Prompt
Beginning with the first line of the data below, reproduce every line unchanged, ending with the line that holds "point = shown.matrix_world".

........

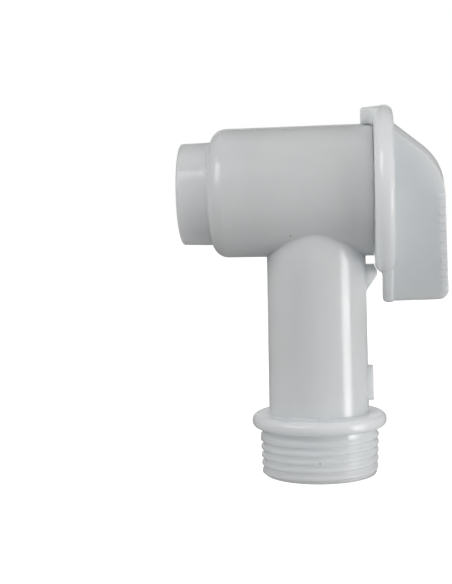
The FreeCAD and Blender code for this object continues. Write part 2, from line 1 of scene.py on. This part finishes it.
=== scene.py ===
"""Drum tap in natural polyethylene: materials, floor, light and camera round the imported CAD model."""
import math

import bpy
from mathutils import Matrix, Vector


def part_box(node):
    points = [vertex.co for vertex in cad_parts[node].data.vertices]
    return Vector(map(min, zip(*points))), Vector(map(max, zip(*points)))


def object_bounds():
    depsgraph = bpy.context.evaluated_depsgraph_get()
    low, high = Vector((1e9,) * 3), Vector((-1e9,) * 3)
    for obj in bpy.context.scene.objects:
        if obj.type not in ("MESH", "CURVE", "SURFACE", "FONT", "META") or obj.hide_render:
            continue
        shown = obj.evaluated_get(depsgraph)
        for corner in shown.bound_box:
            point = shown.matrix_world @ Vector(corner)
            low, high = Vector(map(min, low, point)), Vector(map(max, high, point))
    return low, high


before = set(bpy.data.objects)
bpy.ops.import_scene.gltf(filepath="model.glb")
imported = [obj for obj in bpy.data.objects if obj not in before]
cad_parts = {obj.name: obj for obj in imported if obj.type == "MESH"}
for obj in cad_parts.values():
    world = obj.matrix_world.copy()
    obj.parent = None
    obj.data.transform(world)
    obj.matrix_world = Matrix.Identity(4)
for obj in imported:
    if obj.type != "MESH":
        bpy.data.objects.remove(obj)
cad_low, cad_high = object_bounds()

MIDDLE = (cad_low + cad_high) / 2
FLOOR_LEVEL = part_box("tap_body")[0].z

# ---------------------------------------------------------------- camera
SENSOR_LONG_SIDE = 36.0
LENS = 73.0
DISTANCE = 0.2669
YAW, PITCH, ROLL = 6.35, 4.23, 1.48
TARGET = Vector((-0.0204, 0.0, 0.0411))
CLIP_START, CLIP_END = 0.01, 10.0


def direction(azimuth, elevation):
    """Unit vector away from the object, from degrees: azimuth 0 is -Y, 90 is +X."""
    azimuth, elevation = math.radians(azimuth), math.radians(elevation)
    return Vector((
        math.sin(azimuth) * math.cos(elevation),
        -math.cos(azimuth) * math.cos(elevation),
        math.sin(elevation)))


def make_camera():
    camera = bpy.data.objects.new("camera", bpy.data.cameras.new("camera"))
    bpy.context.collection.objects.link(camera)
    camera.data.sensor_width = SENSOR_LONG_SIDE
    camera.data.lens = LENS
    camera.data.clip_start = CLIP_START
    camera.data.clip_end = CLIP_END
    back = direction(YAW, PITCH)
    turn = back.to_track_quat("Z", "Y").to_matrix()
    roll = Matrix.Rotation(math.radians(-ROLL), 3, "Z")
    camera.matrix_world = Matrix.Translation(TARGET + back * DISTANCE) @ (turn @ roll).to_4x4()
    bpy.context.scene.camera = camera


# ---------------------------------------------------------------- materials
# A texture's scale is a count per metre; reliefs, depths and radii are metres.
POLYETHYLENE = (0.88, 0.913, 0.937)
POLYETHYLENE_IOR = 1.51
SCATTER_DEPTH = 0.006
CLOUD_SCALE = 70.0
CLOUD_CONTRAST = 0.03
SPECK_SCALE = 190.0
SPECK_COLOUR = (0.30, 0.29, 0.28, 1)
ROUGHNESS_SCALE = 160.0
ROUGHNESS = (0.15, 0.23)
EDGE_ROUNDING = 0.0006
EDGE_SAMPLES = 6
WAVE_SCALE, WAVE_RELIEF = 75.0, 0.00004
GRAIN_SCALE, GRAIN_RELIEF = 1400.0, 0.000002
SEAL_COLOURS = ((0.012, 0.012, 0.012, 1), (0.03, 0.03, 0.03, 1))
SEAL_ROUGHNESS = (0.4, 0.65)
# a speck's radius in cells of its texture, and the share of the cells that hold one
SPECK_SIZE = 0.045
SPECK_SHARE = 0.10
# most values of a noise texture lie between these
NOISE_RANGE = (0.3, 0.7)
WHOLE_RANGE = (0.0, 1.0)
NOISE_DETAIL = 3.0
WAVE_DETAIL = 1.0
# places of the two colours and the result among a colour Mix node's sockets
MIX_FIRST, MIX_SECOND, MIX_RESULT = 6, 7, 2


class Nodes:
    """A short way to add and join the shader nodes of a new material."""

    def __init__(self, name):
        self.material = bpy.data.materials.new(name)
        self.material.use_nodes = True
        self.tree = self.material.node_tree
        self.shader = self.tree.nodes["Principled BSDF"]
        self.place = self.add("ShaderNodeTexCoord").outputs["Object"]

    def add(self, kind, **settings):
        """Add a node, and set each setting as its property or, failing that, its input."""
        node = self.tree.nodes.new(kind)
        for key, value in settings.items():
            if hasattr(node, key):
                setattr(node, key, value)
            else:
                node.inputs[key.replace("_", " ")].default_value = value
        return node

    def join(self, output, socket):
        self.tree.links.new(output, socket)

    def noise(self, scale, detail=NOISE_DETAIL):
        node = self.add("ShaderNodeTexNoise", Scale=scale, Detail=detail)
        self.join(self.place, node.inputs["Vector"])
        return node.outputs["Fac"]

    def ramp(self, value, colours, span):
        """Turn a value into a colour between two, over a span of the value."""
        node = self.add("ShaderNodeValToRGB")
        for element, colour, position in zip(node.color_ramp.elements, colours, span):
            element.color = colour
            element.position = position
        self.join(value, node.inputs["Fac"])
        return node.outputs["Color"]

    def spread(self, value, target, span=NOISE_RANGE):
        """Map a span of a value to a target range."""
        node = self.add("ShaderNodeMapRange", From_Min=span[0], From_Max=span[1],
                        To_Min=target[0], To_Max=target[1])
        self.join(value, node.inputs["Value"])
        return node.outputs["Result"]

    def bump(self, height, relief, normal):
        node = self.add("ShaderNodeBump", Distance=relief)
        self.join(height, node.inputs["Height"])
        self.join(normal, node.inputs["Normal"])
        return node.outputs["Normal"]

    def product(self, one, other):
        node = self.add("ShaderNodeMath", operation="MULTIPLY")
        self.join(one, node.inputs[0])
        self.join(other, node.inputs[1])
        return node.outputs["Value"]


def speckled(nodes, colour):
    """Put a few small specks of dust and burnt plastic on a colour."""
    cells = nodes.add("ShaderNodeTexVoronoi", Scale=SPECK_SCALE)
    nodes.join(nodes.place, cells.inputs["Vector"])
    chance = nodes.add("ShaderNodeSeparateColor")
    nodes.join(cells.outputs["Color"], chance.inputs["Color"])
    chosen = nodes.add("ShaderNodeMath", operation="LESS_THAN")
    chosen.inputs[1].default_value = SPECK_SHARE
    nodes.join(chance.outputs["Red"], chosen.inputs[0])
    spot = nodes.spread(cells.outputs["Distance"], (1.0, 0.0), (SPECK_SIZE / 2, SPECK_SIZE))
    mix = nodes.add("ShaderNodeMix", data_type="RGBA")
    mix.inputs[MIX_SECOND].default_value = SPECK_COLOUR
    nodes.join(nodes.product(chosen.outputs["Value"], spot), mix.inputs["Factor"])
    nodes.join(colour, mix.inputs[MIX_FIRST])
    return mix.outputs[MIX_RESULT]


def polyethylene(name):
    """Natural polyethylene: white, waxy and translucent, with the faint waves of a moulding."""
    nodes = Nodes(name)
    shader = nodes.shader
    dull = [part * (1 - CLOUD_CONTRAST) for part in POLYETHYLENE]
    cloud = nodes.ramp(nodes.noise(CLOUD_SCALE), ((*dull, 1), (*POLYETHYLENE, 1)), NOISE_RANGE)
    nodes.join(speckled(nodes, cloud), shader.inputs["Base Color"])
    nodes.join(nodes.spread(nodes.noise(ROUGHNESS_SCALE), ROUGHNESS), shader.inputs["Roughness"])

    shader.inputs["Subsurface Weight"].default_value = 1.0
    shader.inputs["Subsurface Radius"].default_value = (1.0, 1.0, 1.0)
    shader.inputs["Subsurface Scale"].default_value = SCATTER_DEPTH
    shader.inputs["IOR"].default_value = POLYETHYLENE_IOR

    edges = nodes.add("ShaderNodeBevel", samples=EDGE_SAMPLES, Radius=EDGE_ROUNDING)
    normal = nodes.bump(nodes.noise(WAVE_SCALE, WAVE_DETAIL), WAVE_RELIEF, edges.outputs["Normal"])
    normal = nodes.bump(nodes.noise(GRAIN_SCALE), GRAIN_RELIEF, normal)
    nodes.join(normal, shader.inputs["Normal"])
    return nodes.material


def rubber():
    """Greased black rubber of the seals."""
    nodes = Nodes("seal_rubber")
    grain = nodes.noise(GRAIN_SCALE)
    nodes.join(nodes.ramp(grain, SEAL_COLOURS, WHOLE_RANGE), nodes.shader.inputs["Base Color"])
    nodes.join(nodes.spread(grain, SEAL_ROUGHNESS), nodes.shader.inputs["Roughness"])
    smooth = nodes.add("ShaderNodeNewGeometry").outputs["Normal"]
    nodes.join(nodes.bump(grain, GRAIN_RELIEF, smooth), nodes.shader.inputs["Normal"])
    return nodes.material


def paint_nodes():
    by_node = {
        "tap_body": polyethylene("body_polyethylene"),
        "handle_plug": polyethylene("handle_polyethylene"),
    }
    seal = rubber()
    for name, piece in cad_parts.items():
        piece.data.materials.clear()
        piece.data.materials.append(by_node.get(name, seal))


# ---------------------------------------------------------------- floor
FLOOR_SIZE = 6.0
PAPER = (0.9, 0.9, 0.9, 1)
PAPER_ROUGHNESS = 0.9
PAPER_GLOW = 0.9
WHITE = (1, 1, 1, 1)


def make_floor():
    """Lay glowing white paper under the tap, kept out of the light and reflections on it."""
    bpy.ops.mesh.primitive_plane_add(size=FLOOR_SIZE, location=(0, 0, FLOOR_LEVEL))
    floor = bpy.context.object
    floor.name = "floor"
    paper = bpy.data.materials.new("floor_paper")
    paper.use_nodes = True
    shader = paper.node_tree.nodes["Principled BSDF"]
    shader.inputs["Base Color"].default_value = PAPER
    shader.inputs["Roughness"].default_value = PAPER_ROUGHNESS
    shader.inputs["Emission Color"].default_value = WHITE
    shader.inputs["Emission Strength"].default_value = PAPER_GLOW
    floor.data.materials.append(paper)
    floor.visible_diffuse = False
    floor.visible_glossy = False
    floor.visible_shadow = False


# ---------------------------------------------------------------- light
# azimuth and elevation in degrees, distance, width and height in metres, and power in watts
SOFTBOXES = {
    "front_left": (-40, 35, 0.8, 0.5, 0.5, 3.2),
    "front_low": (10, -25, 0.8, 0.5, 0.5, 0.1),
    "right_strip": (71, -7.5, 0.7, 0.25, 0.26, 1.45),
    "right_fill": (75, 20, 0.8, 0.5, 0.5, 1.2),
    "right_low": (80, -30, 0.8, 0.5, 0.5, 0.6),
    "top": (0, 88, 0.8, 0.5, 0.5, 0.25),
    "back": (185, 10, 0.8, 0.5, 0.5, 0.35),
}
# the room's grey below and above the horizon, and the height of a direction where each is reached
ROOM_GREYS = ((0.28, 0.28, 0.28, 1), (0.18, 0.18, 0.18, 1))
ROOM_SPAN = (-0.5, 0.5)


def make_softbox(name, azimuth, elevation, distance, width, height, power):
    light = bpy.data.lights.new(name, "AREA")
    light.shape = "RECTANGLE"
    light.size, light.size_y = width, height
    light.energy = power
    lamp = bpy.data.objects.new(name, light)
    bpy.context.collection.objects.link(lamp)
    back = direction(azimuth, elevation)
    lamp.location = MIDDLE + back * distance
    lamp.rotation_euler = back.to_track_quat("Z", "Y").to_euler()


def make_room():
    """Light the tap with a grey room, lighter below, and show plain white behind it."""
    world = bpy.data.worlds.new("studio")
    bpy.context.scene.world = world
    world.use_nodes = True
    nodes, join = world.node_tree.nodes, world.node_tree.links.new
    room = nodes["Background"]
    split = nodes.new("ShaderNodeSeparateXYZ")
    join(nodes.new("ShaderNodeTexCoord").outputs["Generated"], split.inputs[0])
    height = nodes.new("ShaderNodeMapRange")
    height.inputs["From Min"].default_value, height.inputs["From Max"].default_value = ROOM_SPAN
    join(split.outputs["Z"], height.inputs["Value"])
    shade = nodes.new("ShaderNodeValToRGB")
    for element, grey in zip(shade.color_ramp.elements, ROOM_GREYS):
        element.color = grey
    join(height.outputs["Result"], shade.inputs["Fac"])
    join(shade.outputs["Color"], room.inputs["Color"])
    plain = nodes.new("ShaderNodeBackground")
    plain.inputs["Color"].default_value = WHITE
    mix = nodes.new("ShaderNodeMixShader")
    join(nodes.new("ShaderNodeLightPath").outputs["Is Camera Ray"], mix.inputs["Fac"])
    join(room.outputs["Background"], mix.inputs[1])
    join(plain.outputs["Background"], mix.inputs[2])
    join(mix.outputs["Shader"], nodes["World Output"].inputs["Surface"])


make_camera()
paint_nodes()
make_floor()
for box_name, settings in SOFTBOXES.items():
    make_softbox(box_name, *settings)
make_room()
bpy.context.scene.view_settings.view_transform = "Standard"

........

Answer for this exercise
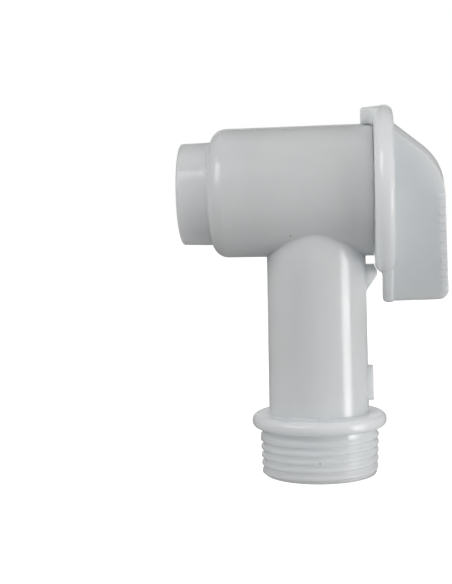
The FreeCAD and Blender code for this object continues. Write part 2, from line 1 of scene.py on. This part finishes it.
=== scene.py ===
"""Drum tap in natural polyethylene: materials, floor, light and camera round the imported CAD model."""
import math

import bpy
from mathutils import Matrix, Vector


def part_box(node):
    points = [vertex.co for vertex in cad_parts[node].data.vertices]
    return Vector(map(min, zip(*points))), Vector(map(max, zip(*points)))


def object_bounds():
    depsgraph = bpy.context.evaluated_depsgraph_get()
    low, high = Vector((1e9,) * 3), Vector((-1e9,) * 3)
    for obj in bpy.context.scene.objects:
        if obj.type not in ("MESH", "CURVE", "SURFACE", "FONT", "META") or obj.hide_render:
            continue
        shown = obj.evaluated_get(depsgraph)
        for corner in shown.bound_box:
            point = shown.matrix_world @ Vector(corner)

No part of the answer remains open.